• 29th September 2009 - By Prad Prathivi
    Copybot 2.0 Image courtesy of Vint Falken

    Copybot 2.0 Image courtesy of Vint Falken

    One of the things you quickly realise between being a blogger and a content creator is that you have to weigh up when to give coverage to such a tool as Copybot, and what the ramifications are to yourself as a content creator.

    I’ve known about copybot clients for years now, but I’ve always refused to publish names and certainly won’t link to any. Ann O’Toole sent me a link to a copybot blog after yesterday’s article which is distributing entire builds. But by simply writing about them- even if you’re denouncing it – you still raise awareness of where they are and how to access them. As they say, there’s no such thing as bad publicity – it’s all still publicity.

    The converse is that the more coverage you give to something like this, the more people who will be geared into doing something constructive about it.

    Copybot is one of those issues I always danced around, simply because to entertain it may do more damage than harm. Advocates would harper on about it being a useful tool to some, but that’s like saying torrents are useful tools. It’s true, but the number of people using it as a useful tool is overshadowed compared to how many utilise it for illict purposes.

    I maintain that the vast majority of Second Life users don’t read blogs, so it may not be an issue – although a thief with a search engine can be a dangerous thing. And the bigger a blog is, the wider its sphere of influence, and with that comes a social responsibility.

    My own social responsibility has always included to avoid naming names – when you start targeting individuals, you play a crass game which delves you into gutter blogging.
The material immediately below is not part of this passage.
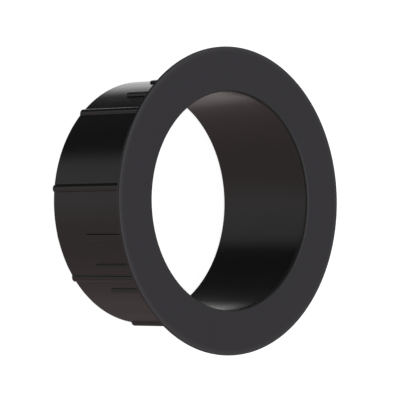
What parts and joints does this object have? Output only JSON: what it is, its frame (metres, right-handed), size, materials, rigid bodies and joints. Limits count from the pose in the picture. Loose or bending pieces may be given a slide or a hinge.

And usually, said people are perfectly capable of identifying themselves.

    Copybot clients differ slightly, as they’re not individuals. But by giving their name, are you not just enabling someone to steal? Would this not make you a co-conspirator? It’s not as if Google won’t find a link pretty quickly..

    There are still some copybot clients out there which I know of, but nobody I’ve seen has mentioned. I’m sure there are others which I’m unaware of, and are under the radar. Thing is – does outing their names provide awareness to the SL community to protect themselves, or does it just enable those who want to steal to go forth and do so?

  • 5 Comments to “Copybot – The Blogger’s Dilemma”

    • Lizzie Lexington on September 29, 2009

      I have been saying this privately to individuals involved in content creation for a while. Sometimes drawing attention to an “issue” makes it a bigger problem than it was to begin with. Hows that for agreeing with ya, YAY!

    • Crap Mariner on September 29, 2009

      Hrm… is there a third choice?

      -ls/cm

    • Ann Otoole on September 29, 2009

      From what screenshots have been passed around and came my way most of the “tools that shall not be named” are all basically the same thing. I guess all the cool kids want to feel like they made something clever so they grabbed the source for one and changed the name on it.

      The one we can detect? Sure name it. Let everyone that wants to run it and get their accounts banned from SL if not hacked from keyloggers. Just that many less idiots in SL.

      I think we can see that LL is going to refuse to put language in the TOS in respect to these clients so I guess the left wingnut ideology problem is still present.

    • Paisley Beebe on September 30, 2009

      You should publicise the issue….not the names of links that provide the means to steal. Not discussing, Not publicising pushes it underground, prevents public awareness and keeps victims and would be victims vulnerable. In general, this is good practice for all crime and abuse. A comparison would be child abuse, for centuries it was either excepted or buried. Has publicising it? prosecuting the perpetrators made it worse? it has certainly provided more support to the victims.

      Publicising the crime of free downloading and trying to educate the general public may or may not have helped. I certainly know now every time I play a DVD that downloading a “free” movie is a crime. does it want me go steal one, well… no Im a reasonable moral person. Its the reasonable moral people we need to educate and lots of those still think SL is a sort of cartoon “free for all” world where the normal rules of RL don’t apply. We also want to give support to the victims and help them to stop the theft and distribution through educating them on what they actually can be doing to report the theft ect…

      Yes if you are a immoral thief bent on revenge, laughs or whatever, you will find these viewers, even just googling copybot viewer…no need to get the actual name. “Step Up” is hoping to educate the users of SL about how to spot a stolen copy, and that it is against the TOS for SL, to use one of these viewers in this way. Its not just a “game” where RL rules do not apply.

      There are so many analogies in RL you can apply to the “Lets Not Publicise it or everyone will get the idea”, where the sad upshot of this attitude results in more victims…vulnerable through lack of awareness of their rights, with no forum to speak about the abuse to them, and gain help and support.
      Paisley

      • Lizzie Lexington on September 30, 2009

        I get what you mean Paisley but I hate comparing this issue to child abuse – that’s whole other thing in my opinion. Making people aware of child abuse is about protecting innocent lives. Its just different.